What is the difference between coaching, counseling and mentoring?

Coaching works to achieve long term sustainable results through a rigorous approach that has clear accountability (for coach and client) built into it.  It involves assessment, ongoing conversations, new perspectives, and practices to enable you to build new competence.

Counseling tends to focus on resolving past issues and often involves a diagnosis. Generally, there aren’t specific outcomes that are agreed to upfront and it is intended to help people resolve issues or problems in the past that are inhibiting their performance in the present.

Mentoring is a supportive process aimed at improving performance and effectiveness. It differs from coaching in that the mentor tends to be a person at a more senior level in the organization/field and it is often based on ‘belonging’ in a an organization. The mentor may use his/her influence and power base to help the person being mentored get results.

With all of these approaches, a key element is the need to have a strong relationship as the foundation, as it is a bond based on respect, trust and confidentiality.


Are there different kinds of coaching?

Yes, there are a number of different coaching approaches and it would be worth your while to explore the different types of coaching that is offered to establish what would meet your needs. Within that I would suggest you look at what training, qualification, and experience (coaching and life) the coach has before you make a decision about who will be able to fulfill your requirements.


What happens if during the course of the coaching I find that we are going into issues too deeply?

As the person being coached, it is very important that you feel respected and that you have an equal voice.  At any time, you have the right to ask for a change in pace and focus.  At the heart of the coaching is a relationship where both parties feel legitimized and respected.


What are the skills and qualities I should look for in a coach?

It really depends on what you are looking for, but I would say that you find your coach trustworthy and by that I mean that they are consistent in their approach, sincere, and competent to help you get where you want to go. A coach should also be patient and someone who does not impose their way of seeing the world on you, the client, but rather can help you explore yours. Another key quality is that they should be creative in the way in which they approach the coaching process considering your specific needs.

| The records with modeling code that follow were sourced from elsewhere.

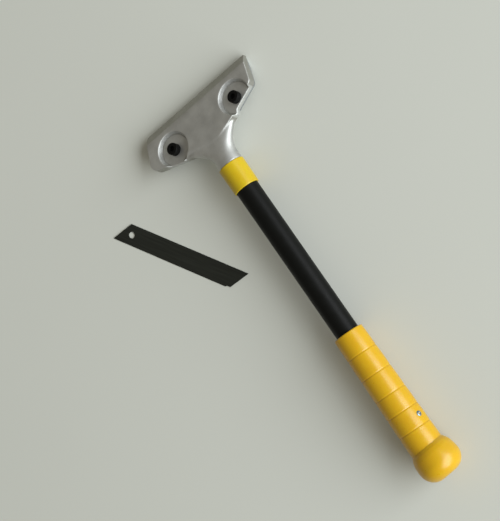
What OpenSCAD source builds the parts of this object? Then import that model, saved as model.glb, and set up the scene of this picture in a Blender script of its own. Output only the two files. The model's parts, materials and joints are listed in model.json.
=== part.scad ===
// Scraper with a clamped blade: a cast head, a clamp plate under it, and a long tubular handle.
// The tool lies at rest with its screws up. +Y is the way it is pushed, +Z is up, and the origin
// is the middle of the flat pad under the nose, on which the head stands. The handle runs along -Y.
// Sizes are in millimetres. Head outlines are drawn as [x, depth], where depth runs back from the
// nose along the tilted head plate.

/* [Head] */
// Tilt of the head plate against the handle, back edge up
head_tilt = 16; // [13:0.5:18]
// Reach of the nose to the left of the handle axis
nose_left = 47; // [45:0.5:50]
// Reach of the nose to the right of the handle axis
nose_right = 51.5; // [49:0.5:55]
// Lean of the left end of the head, away from square
left_lean = 15.5; // [8:0.5:20]
// Lean of the right end of the head, away from square
right_lean = 11; // [6:0.5:16]
// Slope of the left wing's back edge
left_sweep = 18.5; // [15:0.5:22]
// Slope of the right wing's back edge
right_sweep = 23; // [21:0.1:28]
// Depth of the left wing where it meets the neck
left_root_depth = 36.6; // [36:0.1:38]
// Depth of the right wing where it meets the neck
right_root_depth = 31; // [30:0.1:33]
// Half the width over which the wings meet the neck
root_half = 27; // [26:0.5:28]
// Depth of the head plate on the handle axis
head_depth = 40.4; // [39.6:0.1:41]
// Thickness of the cast head plate
casting_t = 7.5; // [7:0.1:8.5]
// Thickness of the cast nose above the blade
nose_t = 3.2; // [2.6:0.1:3.8]
// Depth of the bevel that thins the nose
nose_bevel = 7; // [5:0.5:8]
// Radius of the left wing's outer corner
left_corner_r = 6; // [3:0.5:8]
// Radius of the right wing's outer corner
right_corner_r = 4; // [2:0.5:5]
// Radius that takes the sharpness off the nose's two ends
nose_corner_r = 0.8; // [0.5:0.1:1.5]

/* [Neck] */
// Distance from the nose pad to the end of the neck
neck_reach = 54.5; // [53:0.5:56]
// Width of the neck at the collar
neck_w = 19; // [18.2:0.1:19.4]
// Height of the neck at the collar
neck_h = 18.8; // [18.2:0.1:19]
// Sideways size of the curve from neck to left wing
left_flare = 15; // [12:0.5:16]
// Sideways size of the curve from neck to right wing
right_flare = 11; // [9:0.5:14]
// Lengthwise size of both curves
flare_len = 17; // [15:0.5:18]
// Straight part of the neck next to the collar
neck_straight = 6.5; // [5:0.5:7]
// Step from the head plate's top down to the neck
neck_drop = 0.2; // [0.1:0.1:0.8]
// Step of the right shoulder behind the right wing's back edge
shoulder_step = 3.2; // [2:0.1:4]
// Width of the right shoulder's end
shoulder_w = 1.6; // [1:0.1:3]
// Bevel that rolls the left shoulder down into the neck
shoulder_bevel = 3.9; // [3:0.1:4.2]
// Length of the spigot that goes into the tube
spigot_len = 40; // [34:1:48]

/* [Clamp] */
// Thickness of the clamp plate
clamp_t = 3; // [2.5:0.1:4]
// Depth of the clamp plate
clamp_depth = 30; // [29:0.1:30.4]
// Step from the head's outline in to the clamp plate's outline
clamp_inset = 1.5; // [1:0.1:2.5]
// Depth of the flat pad under the nose
pad_depth = 5.5; // [4:0.5:7]
// Distance of each clamp screw from the handle axis
screw_x = 30.6; // [30:0.1:31.4]
// Distance of the clamp screws behind the nose
screw_depth = 23.8; // [23:0.1:24]
// Thread diameter of the clamp screws
screw_d = 6; // [5:0.5:6]
// Head diameter of the clamp screws
screw_head_d = 9; // [8.5:0.1:10]
// Head height of the clamp screws
screw_head_h = 5; // [4.4:0.1:5.4]
// Length of the clamp screws under the head
screw_len = 8; // [7.8:0.1:9]
// Size of the hexagon socket across its corners
socket_d = 4.6; // [4:0.1:5]
// Depth of the hexagon socket
socket_depth = 2.2; // [1.5:0.1:2.6]
// Radius of the screw pockets at the top
pocket_rim_r = 13.3; // [12.8:0.1:13.6]
// Radius of the screw pockets at the floor
pocket_floor_r = 12; // [11.4:0.1:12.4]
// Depth of the screw pockets
pocket_depth = 3.5; // [3:0.1:4]

/* [Blade] */
// Length of the blade's cutting edge
blade_len = 101.6; // [98:0.1:104]
// Width of the blade
blade_w = 15.8; // [15:0.1:16.6]
// Thickness of the blade
blade_t = 0.6; // [0.4:0.05:0.8]
// Angle of the blade's slanted ends
blade_end_angle = 55; // [50:1:70]
// Width of the ground band along each long edge
blade_grind_w = 1.2; // [0.8:0.1:2]
// Thickness left at the blade's edges
blade_edge_t = 0.12; // [0.08:0.01:0.2]
// Diameter of the hole in the blade
blade_hole_d = 5; // [4.8:0.1:5.4]
// Distance of the hole from the blade's left end
blade_hole_in = 8.4; // [7.5:0.1:9.5]
// Length of the nick in the blade's lower right corner
blade_nick_len = 3.4; // [2.5:0.1:5]
// Depth of the nick in the blade's lower right corner
blade_nick_depth = 1.1; // [0.6:0.1:1.6]
// How far a fitted blade stands out of the nose
blade_reach = 4; // [3:0.5:5]
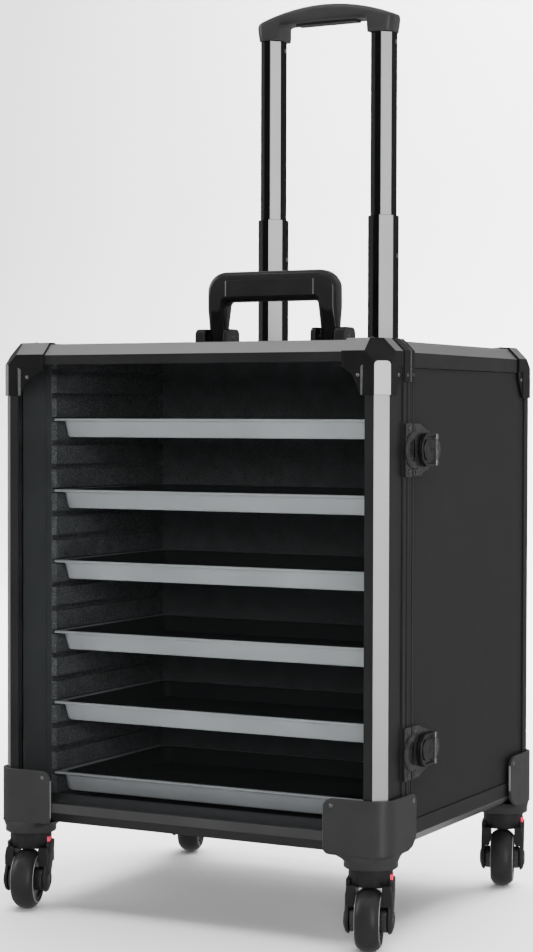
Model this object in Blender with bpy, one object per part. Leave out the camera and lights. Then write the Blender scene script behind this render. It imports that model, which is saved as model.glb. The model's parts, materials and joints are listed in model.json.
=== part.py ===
"""Rolling display case for tabletop miniatures: framed box, windowed door, trays, trolley, casters.

Lengths below are millimetres in the case's own frame: x right, y back, z up from the case's
underside. place() turns them into metres above the floor.
"""
import math

import bmesh
import bpy
import numpy as np
from mathutils import Matrix, Vector

MM = 0.001
W, D, H = 406.0, 356.0, 457.0
GROUND = 85.5
SHIFT_X = -1.55
SHIFT_Y = 8.02
GAP = 0.3
CHAMFER = 10.5
DOOR_DEPTH = 52.0
PARTING = -D / 2 + DOOR_DEPTH
RIDGE = 1.2
PANEL_T = 3.0
PANEL_SINK = 1.5
RAIL_W = 24.0
LIP = 30.0
RAIL_T = 7.0
RING_BORE = 17.5
WINDOW_T = 4.4

TRAY_COUNT = 6
TRAY_PITCH = 69.6
TRAY_RIM = 38.4
TRAY_DEEP = 18.2
SLOT_PITCH = TRAY_PITCH / 3
LINER_IN = 180.0
LINER_OUT = 195.5
LINER_FRONT = PARTING + 9.6
LINER_BACK = 88.0

TUBE_X, TUBE_Y = 63.5, 118.0
LOWER_W, LOWER_D, LOWER_CUT = 28.6, 36.0, 11.0
UPPER_W, UPPER_D, UPPER_CUT = 24.0, 30.0, 8.5
LOWER_TOP, LOWER_END = 594.0, 158.0
UPPER_TOP, UPPER_END = 780.0, 520.0
GRIP_RISE = 33.0

HANDLE_PIVOT = 467.5
HANDLE_TOP = 532.5
HANDLE_OUT, HANDLE_IN = 71.5, 52.0
HANDLE_UNDER = 502.5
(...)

Skills could include someone who is able to offer you useful observations, as well as co-design a program with you that gets you the results you want.  Also, someone who can offer you new perspectives that enable you to become a different observer and take different action.


Why do you need to do an assessment when coaching someone?

It can be useful to do an assessment (of some kind) upfront in order for you both to understand and agree on the current way of being and the new way of being that you want to develop towards.  The assessment can simply be a conversation, or it can be a tool such as the Enneagram.


Can coaching be measured?

Yes, and more and more research is becoming available that measures the return on investment that coaching offers. The range of ROI for executive coaching captured in literature ranges between 5-8 times the investment (500-800%).

A study done by the Manchester group identified the following benefits that were measured:

Improved Relationships      77%

Improved Teamwork           66%

Improved Job Satisfaction 61%

Improved Productivity       53%

Improved Quality                48%

In addition to these measures, others include retention of key staff, pre- and post 360 ° feedback, and delivery to the outcomes agreed upfront. These look at organizational measures and what shouldn’t be ignored are the individual benefits – not easy to measure, but they also have a marked impact. These include increased self-awareness, reduced stress, greater self-confidence, development of new and greater skill, and ability to deal with change.